* PROVIDED DATA:
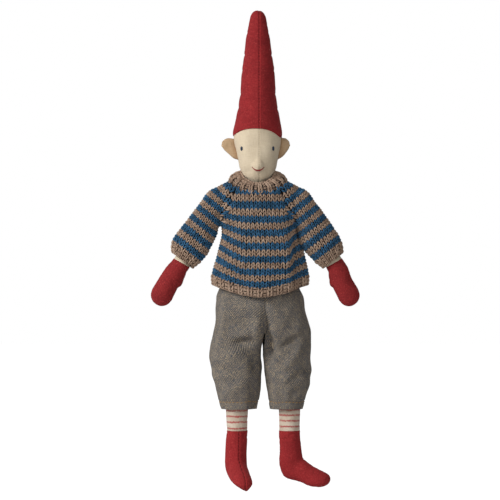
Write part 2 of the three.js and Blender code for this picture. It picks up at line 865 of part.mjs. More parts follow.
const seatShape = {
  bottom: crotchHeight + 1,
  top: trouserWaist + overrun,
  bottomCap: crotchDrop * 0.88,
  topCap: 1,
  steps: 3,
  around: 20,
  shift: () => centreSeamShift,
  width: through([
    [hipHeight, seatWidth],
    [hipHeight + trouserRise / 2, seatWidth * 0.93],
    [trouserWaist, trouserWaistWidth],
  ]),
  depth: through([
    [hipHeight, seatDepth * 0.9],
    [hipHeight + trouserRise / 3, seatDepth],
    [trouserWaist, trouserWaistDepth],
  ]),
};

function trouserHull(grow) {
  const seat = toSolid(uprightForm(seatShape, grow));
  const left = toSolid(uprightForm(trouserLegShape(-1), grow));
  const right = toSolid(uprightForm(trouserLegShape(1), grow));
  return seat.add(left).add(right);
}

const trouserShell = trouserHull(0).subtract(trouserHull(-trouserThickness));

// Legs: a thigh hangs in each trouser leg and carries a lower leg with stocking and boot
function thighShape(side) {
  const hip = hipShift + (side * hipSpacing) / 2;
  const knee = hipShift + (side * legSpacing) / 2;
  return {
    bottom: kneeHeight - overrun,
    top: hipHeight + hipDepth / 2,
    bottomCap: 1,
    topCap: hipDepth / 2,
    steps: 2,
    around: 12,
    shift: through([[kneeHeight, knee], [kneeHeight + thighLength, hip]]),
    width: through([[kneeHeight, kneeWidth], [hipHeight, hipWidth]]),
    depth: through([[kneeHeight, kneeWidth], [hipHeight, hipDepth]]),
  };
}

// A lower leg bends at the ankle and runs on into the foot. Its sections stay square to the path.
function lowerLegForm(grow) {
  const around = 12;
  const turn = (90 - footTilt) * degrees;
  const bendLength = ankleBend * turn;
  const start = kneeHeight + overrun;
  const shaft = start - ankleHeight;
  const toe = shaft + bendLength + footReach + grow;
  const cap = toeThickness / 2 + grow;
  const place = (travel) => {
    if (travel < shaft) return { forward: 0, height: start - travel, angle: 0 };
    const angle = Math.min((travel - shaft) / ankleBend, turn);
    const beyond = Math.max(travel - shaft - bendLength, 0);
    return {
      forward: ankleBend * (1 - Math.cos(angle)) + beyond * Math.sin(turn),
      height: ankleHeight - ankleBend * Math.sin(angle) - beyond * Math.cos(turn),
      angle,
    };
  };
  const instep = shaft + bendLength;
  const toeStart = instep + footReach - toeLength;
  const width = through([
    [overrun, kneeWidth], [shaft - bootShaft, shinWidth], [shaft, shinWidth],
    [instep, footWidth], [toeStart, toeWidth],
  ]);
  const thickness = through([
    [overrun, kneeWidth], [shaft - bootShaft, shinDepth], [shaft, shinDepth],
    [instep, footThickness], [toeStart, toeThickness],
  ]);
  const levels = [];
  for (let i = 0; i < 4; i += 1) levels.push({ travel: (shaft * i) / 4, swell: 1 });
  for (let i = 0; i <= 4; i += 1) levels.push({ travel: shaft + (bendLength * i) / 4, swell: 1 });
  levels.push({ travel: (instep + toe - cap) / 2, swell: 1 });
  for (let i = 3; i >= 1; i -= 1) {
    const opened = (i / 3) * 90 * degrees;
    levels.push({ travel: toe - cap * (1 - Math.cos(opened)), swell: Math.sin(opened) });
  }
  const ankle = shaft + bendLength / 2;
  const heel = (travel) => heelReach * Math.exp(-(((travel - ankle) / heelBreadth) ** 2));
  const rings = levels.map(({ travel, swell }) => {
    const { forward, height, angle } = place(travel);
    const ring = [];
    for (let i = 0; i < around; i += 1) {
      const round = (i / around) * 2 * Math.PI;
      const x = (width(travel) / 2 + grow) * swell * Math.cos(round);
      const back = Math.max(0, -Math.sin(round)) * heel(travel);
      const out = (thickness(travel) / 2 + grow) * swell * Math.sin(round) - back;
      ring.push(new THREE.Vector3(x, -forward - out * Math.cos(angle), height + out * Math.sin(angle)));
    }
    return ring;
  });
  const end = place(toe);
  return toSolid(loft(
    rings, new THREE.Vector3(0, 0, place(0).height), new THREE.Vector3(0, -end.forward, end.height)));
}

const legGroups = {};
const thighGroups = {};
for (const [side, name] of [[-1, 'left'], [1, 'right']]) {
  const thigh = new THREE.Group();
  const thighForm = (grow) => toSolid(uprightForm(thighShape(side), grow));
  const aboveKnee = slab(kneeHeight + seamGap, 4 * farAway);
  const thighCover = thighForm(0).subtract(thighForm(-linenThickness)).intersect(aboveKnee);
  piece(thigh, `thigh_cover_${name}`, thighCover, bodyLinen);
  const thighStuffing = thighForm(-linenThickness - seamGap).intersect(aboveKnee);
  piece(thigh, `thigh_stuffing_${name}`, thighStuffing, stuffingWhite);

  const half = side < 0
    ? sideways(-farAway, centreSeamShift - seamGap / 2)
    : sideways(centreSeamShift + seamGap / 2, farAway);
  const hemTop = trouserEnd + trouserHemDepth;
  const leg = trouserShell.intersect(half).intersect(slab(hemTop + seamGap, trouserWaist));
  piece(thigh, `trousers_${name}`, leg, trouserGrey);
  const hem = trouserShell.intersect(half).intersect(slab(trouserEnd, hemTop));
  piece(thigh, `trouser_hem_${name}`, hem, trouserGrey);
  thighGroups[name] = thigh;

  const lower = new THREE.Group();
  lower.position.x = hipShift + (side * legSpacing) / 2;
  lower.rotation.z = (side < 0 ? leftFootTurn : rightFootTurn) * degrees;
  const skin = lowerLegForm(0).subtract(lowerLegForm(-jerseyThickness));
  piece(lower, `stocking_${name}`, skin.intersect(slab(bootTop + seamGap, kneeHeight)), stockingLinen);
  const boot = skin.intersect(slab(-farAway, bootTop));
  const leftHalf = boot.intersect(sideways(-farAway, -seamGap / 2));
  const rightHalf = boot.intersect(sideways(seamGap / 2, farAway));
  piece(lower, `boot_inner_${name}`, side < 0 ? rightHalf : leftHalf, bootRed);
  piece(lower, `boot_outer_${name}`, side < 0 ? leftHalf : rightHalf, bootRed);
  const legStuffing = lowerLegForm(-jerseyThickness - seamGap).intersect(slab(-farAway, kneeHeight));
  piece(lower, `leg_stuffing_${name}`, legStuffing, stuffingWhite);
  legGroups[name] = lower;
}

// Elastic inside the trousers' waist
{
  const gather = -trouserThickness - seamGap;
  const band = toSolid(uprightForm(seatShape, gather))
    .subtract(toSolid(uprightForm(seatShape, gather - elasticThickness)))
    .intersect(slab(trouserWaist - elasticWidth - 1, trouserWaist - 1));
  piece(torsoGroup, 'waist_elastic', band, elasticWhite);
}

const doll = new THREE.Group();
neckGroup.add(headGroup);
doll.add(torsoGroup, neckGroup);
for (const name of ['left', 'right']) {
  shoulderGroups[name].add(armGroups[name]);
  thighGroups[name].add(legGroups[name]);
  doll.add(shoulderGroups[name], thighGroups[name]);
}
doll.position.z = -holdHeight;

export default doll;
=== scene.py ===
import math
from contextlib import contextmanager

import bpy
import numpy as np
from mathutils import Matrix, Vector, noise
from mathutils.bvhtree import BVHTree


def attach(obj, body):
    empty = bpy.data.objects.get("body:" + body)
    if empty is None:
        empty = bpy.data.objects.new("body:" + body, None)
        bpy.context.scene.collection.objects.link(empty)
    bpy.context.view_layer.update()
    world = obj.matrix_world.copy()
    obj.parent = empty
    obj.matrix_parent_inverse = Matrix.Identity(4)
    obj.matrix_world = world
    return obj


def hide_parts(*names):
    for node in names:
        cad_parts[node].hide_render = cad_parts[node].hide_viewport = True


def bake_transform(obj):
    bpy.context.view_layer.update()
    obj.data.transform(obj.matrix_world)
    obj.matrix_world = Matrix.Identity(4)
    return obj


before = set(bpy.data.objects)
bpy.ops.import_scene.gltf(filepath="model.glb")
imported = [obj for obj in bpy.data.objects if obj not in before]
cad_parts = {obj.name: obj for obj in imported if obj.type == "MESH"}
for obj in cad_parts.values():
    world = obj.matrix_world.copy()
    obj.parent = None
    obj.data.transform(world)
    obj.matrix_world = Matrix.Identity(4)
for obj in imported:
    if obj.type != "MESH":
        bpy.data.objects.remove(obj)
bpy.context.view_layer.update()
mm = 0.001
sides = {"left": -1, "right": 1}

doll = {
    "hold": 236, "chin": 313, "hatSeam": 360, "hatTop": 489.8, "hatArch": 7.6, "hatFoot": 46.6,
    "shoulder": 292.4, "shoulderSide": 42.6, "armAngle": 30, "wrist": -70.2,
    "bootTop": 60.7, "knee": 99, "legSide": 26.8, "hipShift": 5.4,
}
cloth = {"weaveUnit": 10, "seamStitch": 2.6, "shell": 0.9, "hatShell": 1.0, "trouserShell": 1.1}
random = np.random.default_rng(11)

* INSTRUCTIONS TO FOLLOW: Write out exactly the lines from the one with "the trousers' waist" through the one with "obj.parent = empty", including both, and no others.

* OUTPUT:
// Elastic inside the trousers' waist
{
  const gather = -trouserThickness - seamGap;
  const band = toSolid(uprightForm(seatShape, gather))
    .subtract(toSolid(uprightForm(seatShape, gather - elasticThickness)))
    .intersect(slab(trouserWaist - elasticWidth - 1, trouserWaist - 1));
  piece(torsoGroup, 'waist_elastic', band, elasticWhite);
}

const doll = new THREE.Group();
neckGroup.add(headGroup);
doll.add(torsoGroup, neckGroup);
for (const name of ['left', 'right']) {
  shoulderGroups[name].add(armGroups[name]);
  thighGroups[name].add(legGroups[name]);
  doll.add(shoulderGroups[name], thighGroups[name]);
}
doll.position.z = -holdHeight;

export default doll;
=== scene.py ===
import math
from contextlib import contextmanager

import bpy
import numpy as np
from mathutils import Matrix, Vector, noise
from mathutils.bvhtree import BVHTree


def attach(obj, body):
    empty = bpy.data.objects.get("body:" + body)
    if empty is None:
        empty = bpy.data.objects.new("body:" + body, None)
        bpy.context.scene.collection.objects.link(empty)
    bpy.context.view_layer.update()
    world = obj.matrix_world.copy()
    obj.parent = empty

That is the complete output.